No, they are not more likely to be narcissists.  Though certainly a single mom, just as anyone else, could be an narcissist. 

It is not a good idea to label an entire group as we learned in late grade school.  Stereotypes are by their existence, inaccurate.

Divorce can happen for any number of reasons. Some of those reasons may have nothing to do with the single mom and everything to do with her former partner.   Some single moms have a whoops baby and never planned on it.  As they say, shit happens. An unplanned out of wedlock pregnanacy does not necessarily imply that either bioparent is a nacissist.

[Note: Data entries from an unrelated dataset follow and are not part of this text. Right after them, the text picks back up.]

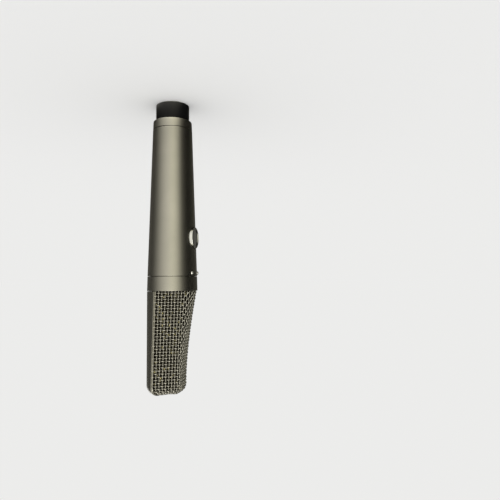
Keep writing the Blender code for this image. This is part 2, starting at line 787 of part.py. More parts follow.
def make_motor(head):
    """The motor stands on a soft pad on the head bulkhead and is held from below by two screws."""
    half = 11.0 * MM
    front, back = -3.0 * MM, 6.8 * MM
    plate = back - 1.5 * MM
    foot_top = MOTOR_BOTTOM + 1.5 * MM
    low, high = (-half, front, HEAD_BULKHEAD_TOP + GAP), (half, back, MOTOR_BOTTOM - GAP)
    pad = block("isolation_pad", low, high, RUBBER)

    # The frame's outline is its side view: a foot and an upright plate.
    outline = [
        (front, MOTOR_BOTTOM),
        (back, MOTOR_BOTTOM),
        (back, MOTOR_TOP),
        (plate, MOTOR_TOP),
        (plate, foot_top),
        (front, foot_top),
    ]
    frame = add_part("motor_frame", outline_mesh("motor_frame", outline, 2 * half), STEEL)
    frame.rotation_euler = (0.0, 0.0, math.pi / 2)
    window = block_mesh("motor_window", (-3.5 * MM, 0, 166 * MM), (3.5 * MM, 12 * MM, 222 * MM))
    cut(frame, add_cutter("motor_window", window))
    for number, x in ((1, -3.0 * MM), (2, 3.0 * MM)):
        y = RIBBON_Y
        hole = drill(f"motor_hole_{number}", 1.1 * MM, (x, y, 151 * MM), (x, y, foot_top + MM), 16)
        cut(head, hole)
        cut(pad, hole)
        cut(frame, hole)
        place = (x, y, HEAD_BULKHEAD_BOTTOM - GAP)
        head_size = (1.4 * MM, 1.1 * MM)
        machine_screw(f"motor_screw_{number}", 0.8 * MM, 6.8 * MM, STEEL, *head_size, place, (0, 0, 1))

    pole_edge, magnet_edge, magnet_end = 2.4 * MM, 3.9 * MM, 8.2 * MM
    middle = (MAGNET_BOTTOM + MAGNET_TOP) / 2
    for side, name in ((-1, "left"), (1, "right")):
        near, far = sorted((side * pole_edge, side * (magnet_edge - GAP)))
        low, high = (near, -1.8 * MM, MAGNET_BOTTOM), (far, 4.2 * MM, MAGNET_TOP)
        block(f"pole_{name}", low, high, STEEL)
        near, far = sorted((side * magnet_edge, side * magnet_end))
        halves = {"lower": (MAGNET_BOTTOM, middle - GAP / 2), "upper": (middle + GAP / 2, MAGNET_TOP)}
        for level, (bottom, top) in halves.items():
            low, high = (near, -2.4 * MM, bottom), (far, plate - GAP, top)
            block(f"magnet_{name}_{level}", low, high, MAGNET, edge=0.25 * MM)


def make_clamps():
    """Each end of the ribbon is held between an insulating block and a brass bar with two screws."""
    half = 7.0 * MM
    grip = 0.4 * MM
    ends = {"lower": (159.4 * MM, MAGNET_BOTTOM - GAP), "upper": (MAGNET_TOP + GAP, MOTOR_TOP - 0.4 * MM)}
    number = 1
    for name, (bottom, top) in ends.items():
        low, high = (-half, RIBBON_Y + grip, bottom), (half, 5.0 * MM, top)
        base = block(f"clamp_block_{name}", low, high, INSULATOR)
        low, high = (-half, -0.8 * MM, bottom), (half, RIBBON_Y - grip, top)
        bar = block(f"clamp_bar_{name}", low, high, BRASS, edge=0.2 * MM)
        height = (bottom + top) / 2
        for x in (-4.6 * MM, 4.6 * MM):
            hole = drill(f"clamp_hole_{number}", 1.1 * MM, (x, -2 * MM, height), (x, 4.6 * MM, height), 16)
            cut(base, hole)
            cut(bar, hole)
            place = (x, -0.8 * MM - GAP, height)
            size = (1.4 * MM, 0.9 * MM)
            machine_screw(f"clamp_screw_{number}", 0.8 * MM, 5.2 * MM, STEEL, *size, place, (0, 1, 0))
            number += 1


def make_ribbon():
    """Corrugated foil, flat where it is clamped. Its parent is an empty on the line it swings along."""
    swing = bpy.data.objects.new("ribbon_swing", None)
    swing.location = (0.0, RIBBON_Y, (RIBBON_BOTTOM + RIBBON_TOP) / 2)
    PARTS.objects.link(swing)
    length = RIBBON_TOP - RIBBON_BOTTOM
    count = round(length / WAVE_PITCH * 4)
    fade = 6.0 * MM
    grid = []
    for height in spread(-length / 2, length / 2, count):
        from_end = length / 2 - abs(height)
        depth = WAVE_DEPTH * min(max((from_end - fade) / fade, 0.0), 1.0)
        y = depth * math.sin(2 * math.pi * height / WAVE_PITCH + 0.4)
        grid.append([Vector((x, y, height)) for x in (-RIBBON_HALF_WIDTH, RIBBON_HALF_WIDTH)])
    ribbon = skin("ribbon", grid, FOIL, RIBBON_THICKNESS, mirror=False)
    ribbon.modifiers["Wall"].offset = 0.0
    ribbon.parent = swing


# The wires


def make_leads(pins):
    """Ribbon to transformer, transformer to board, and board to connector pins."""
    bar_front = -1.6 * MM
    hub = 154.0 * MM
    ends = 74.2 * MM
    for number, side in ((1, -1), (2, 1)):
        down = [
            (side * 1.0 * MM, -8.0 * MM, hub),
            (side * 1.0 * MM, -7.6 * MM, 146 * MM),
            (side * 1.2 * MM, -6.5 * MM, 128 * MM),
            (side * 1.2 * MM, -5.0 * MM, 104 * MM),
            (side * 0.9 * MM, -1.2 * MM, 86 * MM),
            (side * 0.9 * MM, -0.8 * MM, 79 * MM),
            (side * 0.9 * MM, -0.8 * MM, ends),
        ]
        if side < 0:
            start = [(0.0, bar_front, 161.8 * MM), (-0.6 * MM, -4.6 * MM, 160.6 * MM)]
        else:
            start = [
                (0.0, bar_front, 226.4 * MM),
                (2.6 * MM, -4.0 * MM, 224.6 * MM),
                (5.2 * MM, -4.6 * MM, 214 * MM),
                (5.4 * MM, -4.6 * MM, 190 * MM),
                (4.6 * MM, -4.8 * MM, 168 * MM),
                (2.0 * MM, -7.0 * MM, 159.5 * MM),
            ]
        lead(f"ribbon_lead_{number}", start + down, RED if side > 0 else BLACK_LEAD)
        across = [
            (side * 0.9 * MM, 0.9 * MM, ends),
            (side * 0.9 * MM, 0.9 * MM, 80 * MM),
            (side * 2.4 * MM, 2.0 * MM, 88 * MM),
            (side * 3.0 * MM, RAIL_HALF_WIDTH - 0.4 * MM, 96 * MM),
        ]
        lead(f"transformer_lead_{number}", across, RED if side > 0 else BLACK_LEAD)

    colours = {1: BLACK_LEAD, 2: RED, 3: WHITE}
    for number, (x, y) in pins.items():
        start_x = {1: -5.0 * MM, 2: 5.0 * MM, 3: 0.0}[number]
        points = [
            (start_x, 6.8 * MM, 96 * MM),
            (start_x, 9.0 * MM, 88 * MM),
            (start_x, 11.2 * MM, 78 * MM),
            (start_x, 11.2 * MM, 56 * MM),
            (mix(start_x, x, 0.5), 8.0 * MM, 42 * MM),
            (x, mix(y, 2.0 * MM, 0.7), 31 * MM),
            (x, y, 26 * MM),
            (x, y, PIN_TOP + GAP),
        ]
        lead(f"output_lead_{number}", points, colours[number])


def main():
    make_base_collar()
    make_base_ring()
    shell = make_body_shell()
    make_badge()
    ring = make_head_ring()
    make_case_screws(shell, ring)
    make_head()
    pins = make_connector()
    base, head = make_bulkheads()
    rails = make_rails(base, head)
    make_transformer(rails)
    make_terminal_board(rails)
    make_motor(head)
    make_clamps()
    make_ribbon()
    make_leads(pins)


main()
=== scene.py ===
"""The looks of the ribbon microphone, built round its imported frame.

It stands on its connector end at z = 0, the front with the badge faces -y and the spine of the head
faces +y. Every size is in metres. A piece named NODE_fine stands for the frame's node of that name.
"""

import json
import math

import bmesh
import bpy
from mathutils import Matrix, Vector

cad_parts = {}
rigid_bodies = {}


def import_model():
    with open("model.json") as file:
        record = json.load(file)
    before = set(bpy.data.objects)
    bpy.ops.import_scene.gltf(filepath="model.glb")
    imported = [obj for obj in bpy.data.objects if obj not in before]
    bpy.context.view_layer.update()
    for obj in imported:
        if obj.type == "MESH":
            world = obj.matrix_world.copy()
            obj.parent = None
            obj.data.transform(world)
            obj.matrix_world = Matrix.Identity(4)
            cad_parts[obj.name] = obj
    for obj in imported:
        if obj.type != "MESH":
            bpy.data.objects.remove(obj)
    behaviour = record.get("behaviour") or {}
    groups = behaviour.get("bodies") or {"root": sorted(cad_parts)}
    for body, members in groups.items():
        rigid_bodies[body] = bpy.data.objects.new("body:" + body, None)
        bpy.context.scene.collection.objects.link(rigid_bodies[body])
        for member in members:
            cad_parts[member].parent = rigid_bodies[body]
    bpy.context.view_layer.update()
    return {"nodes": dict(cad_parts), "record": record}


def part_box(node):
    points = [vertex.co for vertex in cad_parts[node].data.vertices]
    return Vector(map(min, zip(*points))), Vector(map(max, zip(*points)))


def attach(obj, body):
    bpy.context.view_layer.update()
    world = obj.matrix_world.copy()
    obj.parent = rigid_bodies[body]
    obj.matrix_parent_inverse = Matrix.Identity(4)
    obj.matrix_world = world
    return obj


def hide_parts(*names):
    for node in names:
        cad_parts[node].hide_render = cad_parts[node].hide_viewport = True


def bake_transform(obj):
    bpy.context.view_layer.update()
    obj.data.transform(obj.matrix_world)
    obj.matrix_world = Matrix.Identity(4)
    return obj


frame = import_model()

MM = 0.001
GAP = 0.3 * MM
UP = Vector((0.0, 0.0, 1.0))
FRONT, BACK = 0.0, math.pi

# Walls and edges
SHELL_WALL = 2.4 * MM
EDGE = 0.35 * MM
RING_EDGE = 0.28 * MM
SEAT_CHAMFER = 0.25 * MM

# Head ring, with the spigot under it that goes into the tube
HEAD_RING_BORE = 18.0 * MM
HEAD_SPIGOT_OUTER = 17.15 * MM
HEAD_SPIGOT_INNER = 14.6 * MM

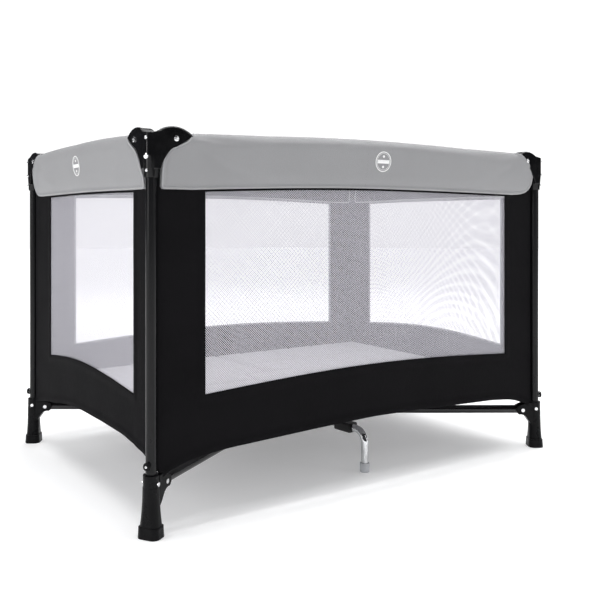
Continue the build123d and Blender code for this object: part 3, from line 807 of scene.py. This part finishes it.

The mettle of the single parent is how they parent and progress in their own life.  That is the litmus test of whether or not a single mom/parent is a narcissist.

IMHO of course.

marsaidstep's picture

They are not more likely to be narcissistic than anyone else. Narcissists come in all shapes and sizes and every walk of life. Some are single, some are divorced and some have been married for 30 years. Some have children and some do not. However if someone is single because they are extremely self centered and have rage issues then they are probably a narcissist. If someone has kids in order to gain supply from them, keep them company, fulfill their needs and mold them into mini me’s they are probably a narcissist. However not all parents are like this.

ndc's picture

Anecdotal, but the vast majority of divorced/single moms I know are not narcissists.  I think your statement is a huge stretch and would not be backed up by facts.

Sandybeaches's picture

"I think your statement is a huge stretch and would not be backed up by facts."

Exactly!!!!!!!!  and most of us here if we have kids and were ever married are included in the ratio she mentoned AND it includes more than half the world !!!

Sandybeaches's picture

If you said MAYBE single women who never want to get married or have a relationship and just have a child or a mini version of themselves that MIGHT be a possibility........ But where do you figure divorced single mother's  into your narcissist scenario? I think that is a little broad.  Most people are not divorced by choice circumstances lead them to either leave a marriage or someone left them  So they did not set out to be a divorced single parent and many don't want to take the leap again.  

markwvualum's picture

I believe what the poster was pertaining to (and I could be wrong on this) is that the reason they are divorced is because of their narcissism and they are difficult to get along with?

Sandybeaches's picture

I don't see that.  I re-read this to see if I was possibly wrong in the way that I took what OP was posting but I can't see it any other way .... Especially when OP says that they are divorced because they are narcissists... 

As I said I could see maybe thinking this of single women but divorced women are divorced for many reasons and many because of the man!!   Maybe OP could clarify what was actually meant by the post?